Beauty is in the eye of the beholder.
Barbara Streisand is a beauty in her own right.
Money….the right make up…. And no pain.
Well here is a Turkish sugar wax recipe to wax legs many women use and do at home with muslin fabric, otherwise known as calico.
Its an oldy but goody.
It just uses sugar, lemon juice, and water, and you can add honey as well. It's kinda like making candy:
2 c. sugar
1/4 c. lemon juice
1/4 c. water
Heat all up on a stove, stir till its all dissolved.
Watch how the mixture falls off the spoon because
you want a soft ball thickness,like caramel
Do not use it when it’s too hot.
Maybe a candle will keep it warm and gooey enough, without burning skin while using.

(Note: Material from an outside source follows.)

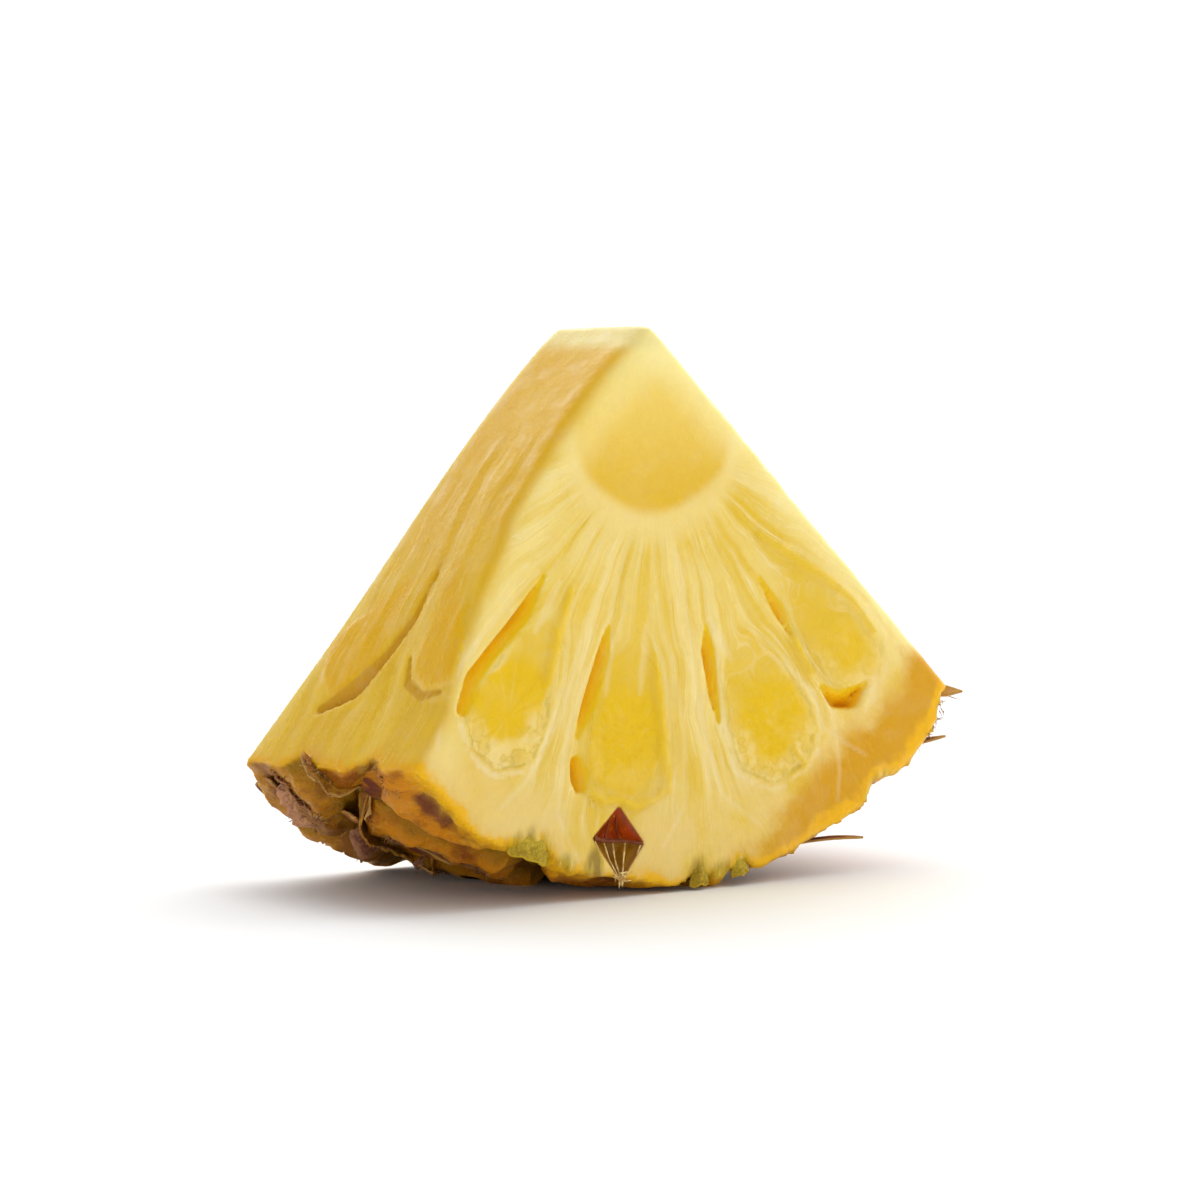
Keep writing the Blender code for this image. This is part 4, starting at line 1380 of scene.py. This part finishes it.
def sheet_piece(name, parts, material):
    """One object from thin bodies as (points, faces, edge values), kept above the floor."""
    points, faces, edges = [], [], []
    for part_points, part_faces, part_edges in parts:
        start = len(points)
        points += [Vector((p.x, p.y, max(p.z, FLOOR_GAP))) for p in part_points]
        faces += [tuple(i + start for i in face) for face in part_faces]
        edges += part_edges
    piece = mesh_from(name, points, faces, material)
    store(piece.data, "edge", edges)
    return piece


def finish_piece(piece, replaced=()):
    """Say what a piece rides on, and hide the nodes that it replaces."""
    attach(piece, "root")
    if replaced:
        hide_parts(*replaced)


def skin_points(spots, relief, sizes, lowest):
    """Points over the rind's relief, from rows of (arc, depth, lift)."""
    arc, depth, lift = np.array(spots, float).T
    turn = arc / RIND_RADIUS
    taut, way = SKIN_TAUT

    def placed(height):
        radius = rind_radius(arc, depth) + height
        return np.column_stack((
            radius * np.sin(turn), FRONT_Y + depth, RIND_Z - radius * np.cos(turn)))

    inwards = -surfaces(placed(0.0), relief, sizes)["cut"]
    share = taut + (1.0 - taut) * smooth(inwards, 0.0, way)
    points = placed(relief(arc, depth) * share + lift)
    points[:, 2] = np.maximum(points[:, 2], lowest)
    return [Vector(point) for point in points.tolist()]


def ribbon(inner, outer, ragged, crinkle, seed):
    """Sheet of (arc, depth, lift) from a held rail to a torn one, faces, and 1 at its torn edges."""
    columns = 6
    spots, edges = [], []
    rows = list(zip(curved_path(inner, RAIL_STEPS), curved_path(outer, RAIL_STEPS)))
    for row, (held, torn) in enumerate(rows):
        fray = noise.noise((0.45 * row, seed, 0.0)) + 0.6 * noise.noise((1.3 * row, seed, 5.0))
        end = min(row, len(rows) - 1 - row) / 4.0
        reach = (1.0 + ragged * fray) * min(0.35 + 0.65 * end, 1.0)
        for column in range(columns + 1):
            share = column / columns
            spot = held.lerp(torn, share * reach)
            spot.z += crinkle * share * noise.noise((0.9 * spot.x, 0.9 * spot.y, seed))
            spots.append(spot)
            edges.append(max(share, 1.0 - end))
    return spots, grid_faces(len(rows) - 1, columns), edges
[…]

Use what you need and the rest might make good lollipops?????
I don’t know. Have to try it. My son, the soccer player, volunteered to have a go at it.
What men will do today to look good.
hehehe Mama's revenge hehehe
This nasty, sweaty woman, wearing a sleeveless sundress, walked into a bar. She raised her right arm, revealing a big hairy armpit and asked, "What man out there will buy a lady a drink? "

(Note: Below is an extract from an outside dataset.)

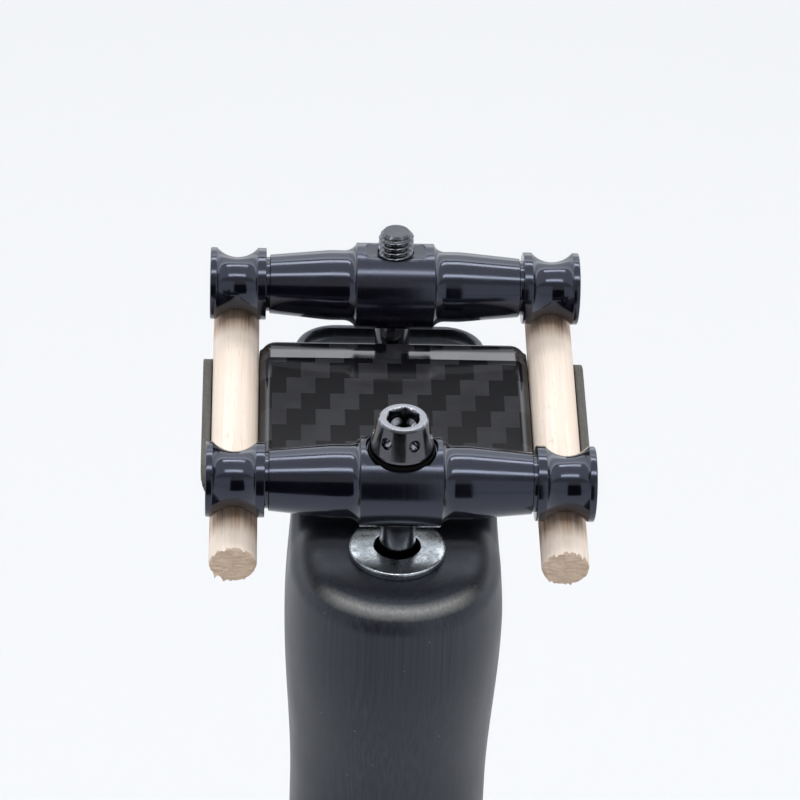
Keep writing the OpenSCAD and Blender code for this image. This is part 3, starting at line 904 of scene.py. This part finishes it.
def loft_field(x, y, z):
    """The tube that widens into the head; a superellipse at every height."""
    half_w = (TUBE_R + (HEAD_HALF - TUBE_R) * smooth_step(NECK_Z, WIDE_Z, z)
              - (HEAD_HALF - TOP_HALF) * smooth_step(WIDE_Z, ARM_Z, z))
    front = TUBE_R + FRONT_BULGE * smooth_step(NECK_Z, WIDE_Z, z)
    back = TUBE_R + (ARM_REACH - TUBE_R) * np.maximum(0, (z - NECK_Z) / (ARM_Z - NECK_Z)) ** 2.3
    behind = y > 0
    reach = np.where(behind, back, front)
    square_back = 2 + 2.5 * smooth_step(NECK_Z, ARM_Z, z)
    square_front = 2 + 0.1 * smooth_step(NECK_Z, WIDE_Z, z)
    power = np.where(behind, square_back, square_front)
    ring = ((np.abs(x) / half_w) ** power + (np.abs(y) / reach) ** power + 1e-12) ** (1 / power)
    radius = np.hypot(x, y)
    return radius * (1 - 1 / np.maximum(ring, 1e-6))


def slab_field(x, y, z):
    """The rear ledge, in the rear bolt's frame."""
    half_w, front, back, corner = 13.6, -15.0, 10.6, 6.0
    plan = box_field(x, y - (front + back) / 2, half_w, (back - front) / 2, corner)
    middle = REAR_LEDGE - SLAB_T / 2
    return round_max(plan, np.abs(z - middle) - SLAB_T / 2, 1.0)


def dish_field(x, y, z):
    """The shallow dish in the rear ledge, inside a rim, in the rear bolt's frame."""
    half_x, front, back, corner, deep = 12.3, -4.2, 9.3, 4.7, 1.6
    plan = box_field(x, y - (front + back) / 2, half_x, (back - front) / 2, corner)
    return round_max(plan, REAR_LEDGE - deep - z, 0.6)


def post_field(p):
    """The head with its ledges, round top, bore, holes and the pocket for the rear bolt's head."""
    x, y, z = p[..., 0], p[..., 1], p[..., 2]
    spot_r, bolt_hole_r, slot_r, slot_half, pocket_r = 7.6, 3.7, 2.9, 1.2, 6.3
    front_x, front_y, front_z = along_frame(p, FRONT_BOLT)
    rear_x, rear_y, rear_z = along_frame(p, REAR_BOLT)
    loft = loft_field(x, y, z)
    ledge = front_z - FRONT_LEDGE
    hump = np.hypot(y - TILT_AXIS.y, z - TILT_AXIS.z) - HUMP_R
    body = round_max(loft, round_min(ledge, hump, 1.2), EDGE_R)
    body = round_min(body, slab_field(rear_x, rear_y, rear_z), 1.5)
    front_off = np.hypot(front_x, front_y)
    spot = np.maximum(front_off - spot_r, FRONT_LEDGE - front_z)
    bore = np.maximum(np.hypot(x, y) - BORE_R, z - NUT_AXIS.z - 4.7)
    bolt_hole = np.maximum(front_off - bolt_hole_r, FRONT_LEDGE - 14 - front_z)
    slot_hole = np.hypot(rear_x, np.maximum(np.abs(rear_y) - slot_half, 0)) - slot_r
    slot_hole = np.maximum(slot_hole, SLAB_UNDER - 3 - rear_z)
    pocket = np.maximum(np.hypot(rear_x, rear_y) - pocket_r, rear_z - REAR_LEDGE + SLAB_T)
    pocket = np.maximum(pocket, SLAB_UNDER - 14 - rear_z)
    body = np.maximum(body, -spot)
    dish = np.maximum(dish_field(rear_x, rear_y, rear_z), rear_z - REAR_LEDGE - 0.4)
    body = round_max(body, -dish, 0.35)
    body = round_max(body, -bolt_hole, 0.25)
    body = round_max(body, -slot_hole, 0.25)
    body = round_max(body, -pocket, 0.3)
    return np.maximum(body, -bore)


def post():
    """The head over its field, cut off square and carried on down as a plain tube."""
    low, high = (-16.6, -18.6, JOIN_Z - 1.5), (16.6, 45, 262)
    points, quads = surface(post_field, low, high, 0.4)
    mesh = bpy.data.meshes.new("post_head")
    mesh.from_pydata(points.tolist(), [], quads.tolist())
    bm = bmesh.new()
    bm.from_mesh(mesh)
    bpy.data.meshes.remove(mesh)
    everything = bm.verts[:] + bm.edges[:] + bm.faces[:]
    bmesh.ops.bisect_plane(bm, geom=everything, dist=1e-5, plane_co=(0, 0, JOIN_Z), plane_no=(0, 0, -1),
                           clear_outer=True)
    rim = [e for e in bm.edges if e.is_boundary]
    tube_top = JOIN_Z - 1
    corners = [(TUBE_R, tube_top, 0), (TUBE_R, 0, 0.4), (BORE_R, 0, 0.3), (BORE_R, tube_top, 0)]
    tube = rounded(corners, steps=4)
    levels = [tube_top - 20 * k for k in range(1, 10)]
    split = len(tube) // 2
    outline = ([tube[0]] + [(TUBE_R, z) for z in levels] + tube[1:split] + tube[split:-1]
               + [(BORE_R, z) for z in reversed(levels)] + [tube[-1]])
    before = set(bm.edges)
    lathe(bm, outline)
    ends = [e for e in bm.edges if e not in before and e.is_boundary]

    def one_side(edges, wanted):
        """The edges outside the middle of the tube's wall, or those inside it."""
        middle = (TUBE_R + BORE_R) / 2
        return [e for e in edges if (e.verts[0].co.xy.length > middle) == wanted]

    for wanted in (True, False):
        bmesh.ops.bridge_loops(bm, edges=one_side(rim, wanted) + one_side(ends, wanted))
    obj = new_object("post_moulding", bm)
    piece(obj, WORLD, "head", ["post"], [POST_CARBON], smooth=50)


post()

# ---- CAD nodes that stay, inside the head ----

for node_name, material in (("nut_carrier", ALLOY), ("barrel_nut", TITANIUM)):
    node_object = frame["nodes"][node_name]
    node_object.data.materials.clear()
    node_object.data.materials.append(material)


# ---- Studio ----

def area_light(name, place, target, size_x, size_y, power):
    data = bpy.data.lights.new(name, "AREA")
    data.shape = "RECTANGLE"
    data.size, data.size_y = size_x, size_y
    data.energy = power
    obj = bpy.data.objects.new(name, data)
    obj.location = place
    obj.rotation_euler = (Vector(target) - Vector(place)).to_track_quat("-Z", "Y").to_euler()
    bpy.context.collection.objects.link(obj)


def strip_lamps():
    """Two long strips over the object, one leaning to the back and one to the front."""
    reach, length, width, power = 1.9, 2.6, 0.27, 15.5
    for name, slant in (("strip_back", -20), ("strip_front", 27.5)):
        spot = rail_middle + Vector((0, -reach * sin(radians(slant)), reach * cos(radians(slant))))
        area_light(name, spot, rail_middle, length, width, power)


def floor_disc():
    """A plain pale floor that the post stands on."""
    bm = bmesh.new()
    bmesh.ops.create_circle(bm, cap_ends=True, segments=128, radius=5.0)
    obj = new_object("floor", bm)
    p = Paint("floor_paper", Roughness=0.9, Specular_IOR_Level=0.1)
    cloud = p.noise((0.002, 0.002, 0.002), 2.0)
    p.drive("Base Color", p.mix(cloud, grey(0.562, 0.562, 0.567), grey(0.572, 0.572, 0.577)))
    obj.data.materials.append(p.material)


def card(name, corners, tone):
    """A plain card that only reflections see."""
    bm = bmesh.new()
    bm.faces.new([bm.verts.new(c) for c in corners])
    obj = new_object(name, bm)
    obj.data.materials.append(Paint(name, Base_Color=tone, Roughness=1.0, Specular_IOR_Level=0.0).material)
    obj.visible_camera = False
    obj.visible_diffuse = False
    obj.visible_shadow = False


def dark_cards():
    """Two cards in front, one black and one grey-brown, which the polished pieces mirror."""
    left, right, away = -0.40, 0.085, -0.42
    low, split, high = 0.085, 0.43, 0.66
    tones = (("card_low", low, split, grey(0.001)), ("card_high", split, high, grey(0.34, 0.31, 0.28)))
    for name, bottom, top, tone in tones:
        corners = [(left, away, bottom), (right, away, bottom), (right, away, top), (left, away, top)]
        card(name, corners, tone)


def world_light():
    """A pale surround in bands from front to back. Seen directly it is plain."""
    world = bpy.data.worlds.new("studio")
    world.use_nodes = True
    tree = world.node_tree
    links = tree.links
    tint = (0.94, 0.965, 1.0)
    direction = tree.nodes.new("ShaderNodeTexCoord").outputs["Generated"]
    split = tree.nodes.new("ShaderNodeSeparateXYZ")
    links.new(direction, split.inputs[0])
    angle = tree.nodes.new("ShaderNodeMath")
    angle.operation = "ARCTAN2"
    links.new(split.outputs["Y"], angle.inputs[0])
    links.new(split.outputs["Z"], angle.inputs[1])
    share = tree.nodes.new("ShaderNodeMapRange")
    share.inputs["From Min"].default_value = -pi
    share.inputs["From Max"].default_value = pi
    links.new(angle.outputs[0], share.inputs["Value"])
    ramp = tree.nodes.new("ShaderNodeValToRGB")
    links.new(share.outputs["Result"], ramp.inputs["Fac"])
    # Degrees from straight above towards the back, and the surround's brightness there.
    stops = ((-95, 0.9), (-57, 0.85), (-53, 0.45), (-38, 0.45), (-34, 1.1), (10, 1.1), (15, 0.9),
             (23.5, 1.5), (26.7, 0.03), (30, 0.03), (32, 3.4), (37, 3.4), (42, 1.9), (52, 1.6),
             (62, 1.2), (68, 2.2), (78, 2.2), (84, 1.0), (95, 1.0))
    elements = ramp.color_ramp.elements
    elements.remove(elements[1])
    elements[0].position = 0.0
    top = 4.0
    elements[0].color = (*[c / top for c in tint], 1.0)
    for degrees, bright in stops:
        elements.new(0.5 + degrees / 360).color = (*[c * bright / top for c in tint], 1.0)
    lamp = tree.nodes["Background"]
    lamp.inputs["Strength"].default_value = top
    links.new(ramp.outputs["Color"], lamp.inputs["Color"])
    # The bands only light the object and show in its gloss; what the camera sees past it is plain.
    backdrop = tree.nodes.new("ShaderNodeBackground")
    backdrop.inputs["Color"].default_value = (*tint, 1.0)
    choose = tree.nodes.new("ShaderNodeMixShader")
    links.new(tree.nodes.new("ShaderNodeLightPath").outputs["Is Camera Ray"], choose.inputs[0])
    links.new(lamp.outputs["Background"], choose.inputs[1])
    links.new(backdrop.outputs["Background"], choose.inputs[2])
    links.new(choose.outputs["Shader"], tree.nodes["World Output"].inputs["Surface"])
    bpy.context.scene.world = world


floor_disc()
dark_cards()
world_light()
strip_lamps()


def camera():
    """The camera, by its angles about a point near the middle of the clamp."""
    elevation, azimuth, roll = radians(26.72), radians(-2.95), radians(2.19)
    distance, lens = 0.4758, 155.5
    target = rail_middle + Vector((0.64, 1.04, 2.13)) * MM
    away = Vector((sin(azimuth) * cos(elevation), -cos(azimuth) * cos(elevation), sin(elevation)))
    right = (-away).cross(Vector((0, 0, 1))).normalized()
    up = away.cross(right)
    turned_right = right * cos(roll) + up * sin(roll)
    turned_up = up * cos(roll) - right * sin(roll)
    data = bpy.data.cameras.new("camera")
    data.lens = lens
    data.clip_start = 0.01
    obj = bpy.data.objects.new("camera", data)
    turn = Matrix((turned_right, turned_up, away)).transposed().to_4x4()
    obj.matrix_world = Matrix.Translation(target + away * distance) @ turn
    bpy.context.collection.objects.link(obj)
    bpy.context.scene.camera = obj


camera()
bpy.context.scene.view_settings.view_transform = "Standard"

The whole bar went dead silent, while the patrons try to ignore her.
At the end of the bar, a skinny little drunk slamed his hand on the bar and said, "Bartender, I want to buy that ballerina a drink!"
The bartender poured the drink and the woman chugged it down.
Then she turned again , again revealing her hairy armpit and asked, "What man out there will buy a lady a drink? "
Once again, the little drunk slapped his hand down on the bar and said, "Bartender, I'd like to buy the ballerina another drink!"
After serving the lady her second drink, the bartender approached the little drunk and says, "It's your business if you want to buy the lady a drink, but why do you call her a ballerina? "
The drunk replied, "Sir, in my eyes, any woman who can lift her leg up that high has got to be a ballerina!"